Challenges and Considerations for Compliance

Implementing these frameworks presents several challenges:

  • Administrative Burden: Crypto-asset service providers face significant workloads, such as aligning with DAC8's due diligence requirements or upgrading systems for Form 1099-DA, potentially relying on existing CRS/FATCA processes if compliant.
  • Global Coordination: Ensuring compatibility between frameworks requires international cooperation, with CARF providing a foundation but varying adoption rates, especially in non-signatory countries.
  • Privacy Concerns: The collection and sharing of transaction data raise privacy issues, particularly for users valuing pseudonymity, necessitating a balance with tax compliance.
  • Education and Awareness: Both taxpayers and providers need education, as seen in HMRC's use of CARF data for compliance enforcement, advising unprompted disclosures to reduce penalties.
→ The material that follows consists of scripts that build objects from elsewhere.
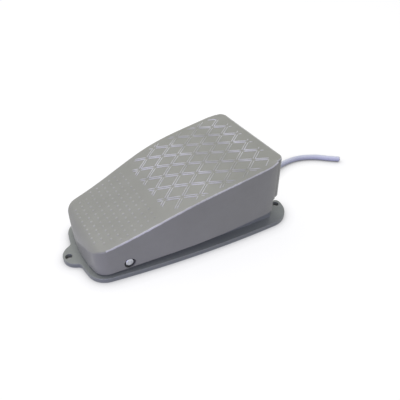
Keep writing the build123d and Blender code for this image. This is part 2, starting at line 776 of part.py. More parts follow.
export_step(cord_grommet.part, "parts/cord_grommet.step")

# Saddle clamp over the cord, with its two screws
with BuildPart() as cord_clamp:
    with BuildSketch(Plane.XZ.offset(-clamp_y - clamp_width / 2)):
        with Locations((0, cord_height)):
            Circle(cord_radius + hole_clearance + clamp_sheet)
        with Locations((0, clamp_pad_top + clamp_sheet / 2)):
            Rectangle(clamp_span, clamp_sheet)
        with Locations((0, (clamp_pad_top + cord_height) / 2)):
            strap = 2 * (cord_radius + hole_clearance + clamp_sheet)
            Rectangle(strap, cord_height - clamp_pad_top)
        with Locations((0, clamp_pad_top - clamp_span / 2)):
            Rectangle(clamp_span, clamp_span, mode=Mode.SUBTRACT)
        with Locations((0, cord_height)):
            Circle(cord_radius + hole_clearance, mode=Mode.SUBTRACT)
        with Locations((0, (clamp_pad_top + cord_height) / 2)):
            Rectangle(strap - 2 * clamp_sheet, cord_height - clamp_pad_top, mode=Mode.SUBTRACT)
    extrude(amount=clamp_width)
    with Locations((0, clamp_y, clamp_pad_top)):
        with GridLocations(clamp_screw_spacing, 0, 2, 1):
            Cylinder(m4_radius + hole_clearance, 4 * clamp_sheet, mode=Mode.SUBTRACT)
cord_clamp.part.label = "cord_clamp"
export_step(cord_clamp.part, "parts/cord_clamp.step")

clamp_screw = screw(m4_radius, m4_head_radius - 0.2, m4_head_height, bracket_pad_height + 2)
with BuildPart() as clamp_screws:
    with Locations((0, clamp_y, clamp_pad_top + clamp_sheet)):
        with GridLocations(clamp_screw_spacing, 0, 2, 1):
            add(clamp_screw)
clamp_screws.part.label = "clamp_screws"
export_step(clamp_screws.part, "parts/clamp_screws.step")

# Earth tag and its screw
with BuildPart() as earth_tag:
    with BuildSketch(Plane.XY.offset(low_pad)):
        with Locations((earth_x, earth_y)):
            Circle(tag_radius)
            Circle(m4_radius + hole_clearance, mode=Mode.SUBTRACT)
    extrude(amount=tag_sheet)
    with Locations(Plane(origin=(earth_x, tag_end_y, low_pad + core_radius), z_dir=(0, -1, 0))):
        Cylinder(core_radius, tag_barrel, align=(Align.CENTER, Align.CENTER, Align.MIN))
earth_tag.part.label = "earth_tag"
export_step(earth_tag.part, "parts/earth_tag.step")

earth_form = screw(m4_radius, m4_head_radius - 0.6, m4_head_height, bracket_pad_height + 2)
with BuildPart() as earth_screw:
    with Locations((earth_x, earth_y, low_pad + tag_sheet)):
        add(earth_form)
earth_screw.part.label = "earth_screw"
export_step(earth_screw.part, "parts/earth_screw.step")

# The three cores inside, from the cord's end to the tabs and the earth tag
side_lane = spring_radius + spring_wire + 4 * core_radius
core_height = switch_floor - tab_length + tab_width / 3
low_lane = cord_height - core_spread / 2
side_step = core_spread * math.cos(math.radians(30))
brown_core = core(
    (-side_step, cord_start, low_lane),
    (-side_step, cord_start - 5, low_lane),
    (-side_lane, spring_y + 8, core_height + 1),
    (-side_lane, spring_y - 8, core_height),
    (-side_lane + 2, tab_places[0] + 6, core_height),
    (-tab_sheet / 2 - 6, tab_places[0], core_height),
    (-tab_sheet / 2, tab_places[0], core_height),
)
brown_core.label = "brown_core"
export_step(brown_core, "parts/brown_core.step")

blue_lane = side_lane + 3 * core_radius
blue_core = core(
    (0, cord_start, cord_height + core_spread),
    (0, cord_start - 5, cord_height + core_spread),
    (-blue_lane, spring_y + 8, core_height + 4),
    (-blue_lane, spring_y - 14, core_height),
    (-blue_lane + 3, tab_places[1] + 8, core_height),
    (-tab_sheet / 2 - 7, tab_places[1], core_height),
    (-tab_sheet / 2, tab_places[1], core_height),
)
blue_core.label = "blue_core"
export_step(blue_core, "parts/blue_core.step")

earth_core = core(
    (side_step, cord_start, low_lane),
    (side_step, cord_start - 5, low_lane),
    (earth_x, tag_end_y + 6, low_pad + core_radius),
    (earth_x, tag_end_y, low_pad + core_radius),
)
earth_core.label = "earth_core"
export_step(earth_core, "parts/earth_core.step")

# The cord: clamped inside, straight out of the grommet, down to the floor and away
cord_rest = cord_radius + 0.1
cord_points = [
    Vector(0, cord_start, cord_height),
    Vector(0, 118.0, cord_height),
    Vector(-17.0, 153.5, cord_rest),
    Vector(-18.5, 181.0, cord_rest),
    Vector(-9.0, 202.0, cord_rest),
    Vector(1.0, 212.5, cord_rest),
    Vector(10.5, 224.0, cord_rest),
]
cord_radii = arc_radii(cord_points)
with BuildPart() as cord:
    with BuildLine() as cord_route:
        FilletPolyline(*cord_points, radius=cord_radii)
    with BuildSketch(Plane(origin=cord_route.line @ 0, z_dir=cord_route.line % 0)):
        Circle(cord_radius)
    sweep()
cord.part.label = "cord"
export_step(cord.part, "parts/cord.step")
section = math.pi * cord_radius**2
print("cord radii", [round(radius, 1) for radius in cord_radii])
cord_length = sum(edge.length for edge in cord_route.line.edges())
print("cord length", round(cord_length, 1))
print("cord volume over section times length", round(cord.part.volume / section / cord_length, 4))

# Ends of the three cores, showing at the cord's cut end
with BuildPart() as cut_cores:
    with BuildSketch(Plane(origin=cord_route.line @ 1, z_dir=cord_route.line % 1)):
        with PolarLocations(core_spread, 3):
            Circle(core_radius)
    extrude(amount=cut_core_length)
cut_cores.part.label = "cut_cores"
export_step(cut_cores.part, "parts/cut_cores.step")
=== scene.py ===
import json
import math
import random

import bmesh
import bpy
from mathutils import Matrix, Vector
from mathutils.bvhtree import BVHTree


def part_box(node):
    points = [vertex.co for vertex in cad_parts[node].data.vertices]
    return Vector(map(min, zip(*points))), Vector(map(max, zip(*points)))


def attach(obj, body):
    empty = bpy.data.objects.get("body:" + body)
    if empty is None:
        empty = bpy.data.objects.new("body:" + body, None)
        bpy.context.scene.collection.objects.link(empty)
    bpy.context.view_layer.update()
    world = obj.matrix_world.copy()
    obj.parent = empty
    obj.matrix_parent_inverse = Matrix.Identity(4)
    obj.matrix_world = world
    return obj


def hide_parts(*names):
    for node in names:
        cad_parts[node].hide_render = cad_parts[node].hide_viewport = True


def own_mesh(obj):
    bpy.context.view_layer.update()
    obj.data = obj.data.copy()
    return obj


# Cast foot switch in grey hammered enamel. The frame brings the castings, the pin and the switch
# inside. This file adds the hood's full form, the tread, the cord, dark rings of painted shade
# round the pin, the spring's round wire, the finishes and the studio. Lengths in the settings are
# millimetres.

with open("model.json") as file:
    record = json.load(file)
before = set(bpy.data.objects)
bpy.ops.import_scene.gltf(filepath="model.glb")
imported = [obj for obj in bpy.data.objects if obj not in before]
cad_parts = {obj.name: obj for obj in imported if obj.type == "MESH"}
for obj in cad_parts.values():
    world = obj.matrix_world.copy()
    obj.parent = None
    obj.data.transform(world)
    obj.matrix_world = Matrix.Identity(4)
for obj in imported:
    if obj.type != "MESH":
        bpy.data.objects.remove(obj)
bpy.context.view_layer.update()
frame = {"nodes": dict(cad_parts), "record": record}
nodes = frame["nodes"]
scene = bpy.context.scene
random.seed(41)
mm = 0.001


# Colours are written as sRGB hex and worked with as linear light
def linearColour(hexText):
    channels = []
    for start in (1, 3, 5):
        value = int(hexText[start:start + 2], 16) / 255
        channels.append(value / 12.92 if value <= 0.04045 else ((value + 0.055) / 1.055) ** 2.4)
    return (*channels, 1.0)


# Adds one node, sets what it is given and joins its inputs
def addNode(tree, kind, settings=None, links=None):
    node = tree.nodes.new(kind)
    for name, value in (settings or {}).items():
        if isinstance(name, str) and hasattr(node, name):
            setattr(node, name, value)
        else:
            node.inputs[name].default_value = value
    for name, socket in (links or {}).items():
        tree.links.new(socket, node.inputs[name])
    return node


def newMaterial(name):
    material = bpy.data.materials.new(name)
    material.use_nodes = True
    material.node_tree.nodes.clear()
    return material


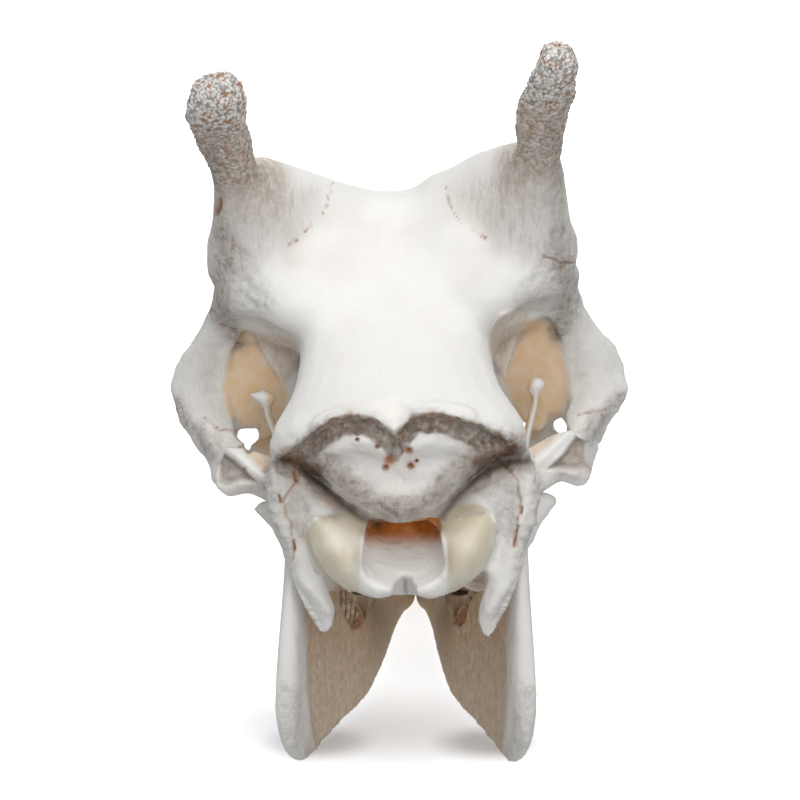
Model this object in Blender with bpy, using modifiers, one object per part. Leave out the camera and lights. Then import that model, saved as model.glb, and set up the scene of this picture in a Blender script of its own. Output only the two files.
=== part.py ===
"""Giraffe skull at life size: cranium, ossicones, cheek arches and the lower jaw that it stands on.

Lengths are in millimetres until a mesh is made. The snout points along +Y, up is +Z, the
animal's right side is +X, and y = 0 is the rear of the occipital condyles while it is built.
"""

import math
import random
from functools import partial

import bmesh
import bpy
from mathutils import Matrix, Vector

MM = 0.001

# Driving sizes of the cranium
CREST_HALF = 69.0
CREST_SWEEP = 18.0
CONDYLE_TILT = math.radians(50.0)
MAGNUM_HALF = 22.5
MAGNUM_TOP = 153.5
MAGNUM_FLOOR = 122.0
SNOUT_TIP = 606.0

# Orbits: tubular rims that face outwards and a little forwards
ORBIT_CENTRE = (116.0, 211.0, 203.0)
ORBIT_AXIS = (0.88, 0.46, 0.08)
ORBIT_RADIUS = 30.0
ORBIT_WALL = 6.5
CHEEK_FLARE = {1: 0.0, -1: 3.5}
LIGHT_GAP_IN = {1: 5.0, -1: 0.0}
LIGHT_GAP_HALF = {1: 6.6, -1: 8.0}

# Ossicones: shafts that lean back, with a knob at the tip, stouter on the left
OSSICONE_TIP = {1: (88.5, 46.0, 389.5), -1: (92.5, 46.0, 388.5)}
OSSICONE_SHAFT = {1: 12.2, -1: 13.0}
OSSICONE_KNOB = {1: 13.2, -1: 15.6}

# Lower jaw
SYMPHYSIS_Y = 436.0
JAW_TIP_Y = 574.0
CORONOID_TOP = (79.0, 136.0, 209.0)
JAW_CONDYLE = (75.0, 97.0, 147.0)

# Cheek teeth: three premolars and three molars a row, lengths from front to back
TOOTH_LENGTHS = (19.0, 20.0, 21.0, 25.0, 28.0, 29.0)
UPPER_ROW_FRONT = 346.0
LOWER_ROW_FRONT = 342.0
BITE_REAR_Y = 195.0
BITE_REAR = 71.0
BITE_SLOPE = 0.088
BITE_GAP = 0.7
INCISORS = 4
TOOTH_SEED = 11

# Lean of the upper skull over the jaw
LEAN_X = -9.0
LEAN_ROLL = 0.052
TIP_ROLL = 0.035

# Working sizes
VOXEL = 2.4
SMOOTH_PASSES = 7
PART_GAP = 0.3
ARCH_YAW = math.radians(18.0)
OSSICONE_CUT_Z = 352.0
FACE_CUT_Y = 264.0
TOOTH_CUT_Y = 187.0
TOOTH_CUT_Z = 119.0
RING = 40
JAW_RING = 14
CRANIUM_TRIANGLES = 7600
BROAD_PASSES = 140


def smoothstep(value, low, high):
    t = min(1.0, max(0.0, (value - low) / (high - low)))
    return t * t * (3.0 - 2.0 * t)


def signed_power(value, power):
    return math.copysign(abs(value) ** power, value)


def between(a, b, t):
    return a + (b - a) * t


def through(rows, steps=4):
    """Rows read off a smooth curve that passes through the given rows."""
    last = len(rows) - 1
    smooth = []
    for i in range(last):
        a = rows[max(i - 1, 0)]
        b = rows[i]
        c = rows[i + 1]
        d = rows[min(i + 2, last)]
        for k in range(steps):
            t = k / steps
            smooth.append([
                0.5 * (2 * q + (r - p) * t + (2 * p - 5 * q + 4 * r - s) * t * t
                       + (3 * q - p - 3 * r + s) * t ** 3)
                for p, q, r, s in zip(a, b, c, d)
            ])
    smooth.append(list(rows[last]))
    return smooth


def new_object(name, model):
    """Object that takes over a bmesh whose points are in metres."""
    mesh = bpy.data.meshes.new(name)
    model.to_mesh(mesh)
    model.free()
    obj = bpy.data.objects.new(name, mesh)
    bpy.context.scene.collection.objects.link(obj)
    return obj


def skin(name, rings):
    """Closed loft through rings of points, capped at both ends."""
    model = bmesh.new()
    loops = [[model.verts.new(Vector(point) * MM) for point in ring] for ring in rings]
    count = len(loops[0])
    for near, far in zip(loops, loops[1:]):
        for k in range(count):
            j = (k + 1) % count
            model.faces.new((near[k], near[j], far[j], far[k]))
    caps = [model.faces.new(loops[0][::-1]), model.faces.new(loops[-1])]
    bmesh.ops.triangulate(model, faces=caps)
    bmesh.ops.recalc_face_normals(model, faces=model.faces)
    return new_object(name, model)


def ring_steps(count, power):
    """Across and up factors round a ring that is squarer as power rises above 2."""
    for k in range(count):
        angle = 2.0 * math.pi * k / count
        yield (signed_power(math.cos(angle), 2.0 / power), signed_power(math.sin(angle), 2.0 / power))


def upright_body(name, rows, power=2.3, sweep=0.0):
    """Loft along Y. Each row is y, lowest, widest and highest level, and half width.

    sweep carries the sides of the rear sections forwards, and fades out along the body.
    """
    rings = []
    for y, low, wide, top, half in through(rows):
        fade = 1.0 - smoothstep(y, 20.0, 90.0)
        ring = []
        for across, rise in ring_steps(RING, power):
            reach = top - wide if rise > 0.0 else wide - low
            x = half * across
            ring.append((x, y + sweep * fade * (x / CREST_HALF) ** 2, wide + reach * rise))
        rings.append(ring)
    return skin(name, rings)


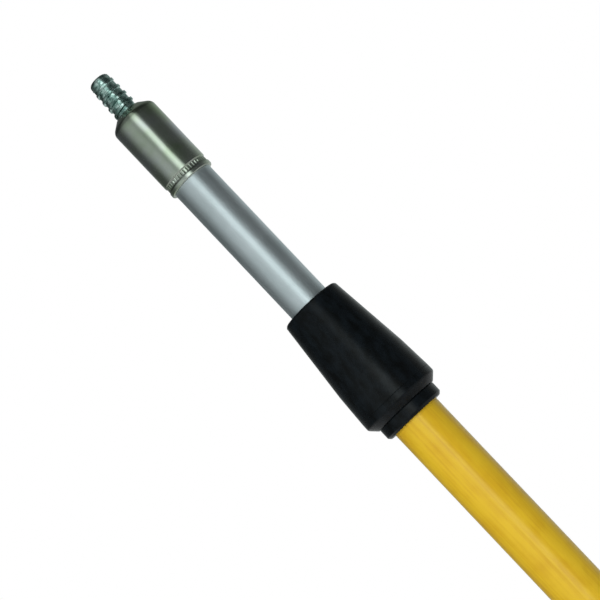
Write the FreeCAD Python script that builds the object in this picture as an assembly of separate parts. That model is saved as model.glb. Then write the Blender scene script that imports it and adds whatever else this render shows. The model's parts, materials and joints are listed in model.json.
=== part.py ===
"""Telescoping extension pole for a paint roller, in millimetres.

The pole stands upright on its end cap. The origin is the centre of the cap's flat base, and +Z
runs along the pole to the threaded tip. An aluminium inner tube slides in a fibreglass outer
tube, and a screw-down collar squeezes a split clamp ring on it. At rest the collar is tight and
the inner tube stands out by EXPOSED_TUBE. Every sub-part is written to parts/NODE.step.
"""
import FreeCAD, Part
import math
import os

VECTOR = FreeCAD.Vector
ORIGIN = VECTOR(0, 0, 0)
UP = VECTOR(0, 0, 1)
PARALLEL = 0                # taper of a thread, in degrees

# Tubes
INNER_TUBE_R = 15.875       # 1 1/4 inch aluminium tube
INNER_TUBE_BORE_R = 14.375
OUTER_TUBE_R = 19.05        # 1 1/2 inch fibreglass tube
OUTER_TUBE_BORE_R = 17.0
BOND_GAP = 0.05             # glue line or tight fit between pieces of one body
RUN_GAP = 0.07              # running clearance on a shaft or in a bore
END_PLAY = 0.1              # free space at the end of a piece

# Stations along the pole
COLLAR_TOP = 640.0
COLLAR_LENGTH = 96.5
EXPOSED_TUBE = 120.5        # inner tube seen between the collar and the ferrule
FERRULE_LENGTH = 67.0
TUBE_MOUTH = COLLAR_TOP - 44.0
COLLAR_BOTTOM = COLLAR_TOP - COLLAR_LENGTH
FERRULE_BOTTOM = COLLAR_TOP + EXPOSED_TUBE
FERRULE_TOP = FERRULE_BOTTOM + FERRULE_LENGTH

# Threaded tip: a coarse right-hand thread that tapers slightly towards the nose
THREAD_R = 9.6              # crest at the helix's start
ROOT_R = 8.0
THREAD_PITCH = 6.5
THREAD_TAPER = 1.8          # in degrees, narrowing towards the nose
THREAD_CREST = 2.4          # width of the crest before its edges are broken
THREAD_EDGE = 0.4           # broken edge of the crest
THREAD_FLANK = math.tan(math.radians(20))
THREAD_START = FERRULE_TOP - 0.2
THREAD_BOTTOM = FERRULE_TOP + 0.5
THREAD_TOP = FERRULE_TOP + 28.5
THREAD_RUN_OUT = 3.5
TIP_TOP = FERRULE_TOP + 32.5
NOSE_ROUNDING = 3.0

# Ferrule: a cup with a conical shoulder
FERRULE_R = 18.2
FERRULE_BORE_R = INNER_TUBE_R + BOND_GAP
FERRULE_HOLE_R = ROOT_R + 0.1
FERRULE_FACE_R = 10.9       # flat face that the tip comes through
FERRULE_CAP = 1.5           # thickness of the face
SHOULDER_SLOPE = 1.3        # radius gained per millimetre down the shoulder
SHOULDER_WALL = 1.65        # wall of the shoulder, measured along the axis
SHOULDER_ROUNDING = 5.0

# Rolled groove that holds the ferrule, tube and tip together
CRIMP_Z = FERRULE_BOTTOM + 5.8
CRIMP_DEPTH = 0.7
CRIMP_DENTS = 40
DENT_R = 1.3
DENT_DEPTH = 0.4            # below the groove's floor
BEAD_DEPTH = 0.4            # how far the roll presses the wall inwards

# Tip's shank inside the tube
INNER_TUBE_TOP = FERRULE_TOP - 8.0
SHANK_R = INNER_TUBE_BORE_R - BOND_GAP
SHANK_BORE_R = 10.5
SHANK_DROP = 3.0            # shank below the ferrule's lower edge
SHANK_BORE_TOP = FERRULE_TOP - 16.0

# Lower end of the inner tube
INNER_TUBE_BOTTOM = 184.0
LOWER_BUSH_LENGTH = 34.0
BUSH_OVERHANG = 2.0         # of bush and plug below the tube's end
BUSH_PIN_RISE = 18.0        # pins above the tube's end
BUSH_PIN_INNER_R = 11.5
BUSH_LIP = 0.3              # bush's lip turned in under the tube's wall
PLUG_BORE_R = 10.0
PLUG_LENGTH = 30.0          # inside the tube
PLUG_WEB = 4.0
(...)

These challenges underscore the need for ongoing dialogue between regulators, industry stakeholders, and users to ensure effective implementation.

Implications for Crypto Users and Service Providers

For individuals, these frameworks mean increased monitoring, requiring accurate record-keeping and understanding of tax obligations. Crypto service providers must adapt by upgrading systems, training staff, and ensuring compliance, with potential administrative burdens but also opportunities to align with mainstream financial providers.

The future of crypto taxation will likely see continued evolution, with frameworks like CARF and DAC8 shaping a more transparent and regulated market, while addressing privacy and coordination challenges.

Conclusion

Crypto tax frameworks, such as CARF, DAC8, and Form 1099-DA, represent a significant shift towards transparency and compliance, ensuring governments can collect taxes on crypto transactions. These frameworks address the unique challenges of the crypto market, with ongoing efforts needed to balance privacy, administrative burdens, and global coordination. Stakeholders must stay informed and adapt to these evolving regulations for a sustainable and compliant crypto ecosystem.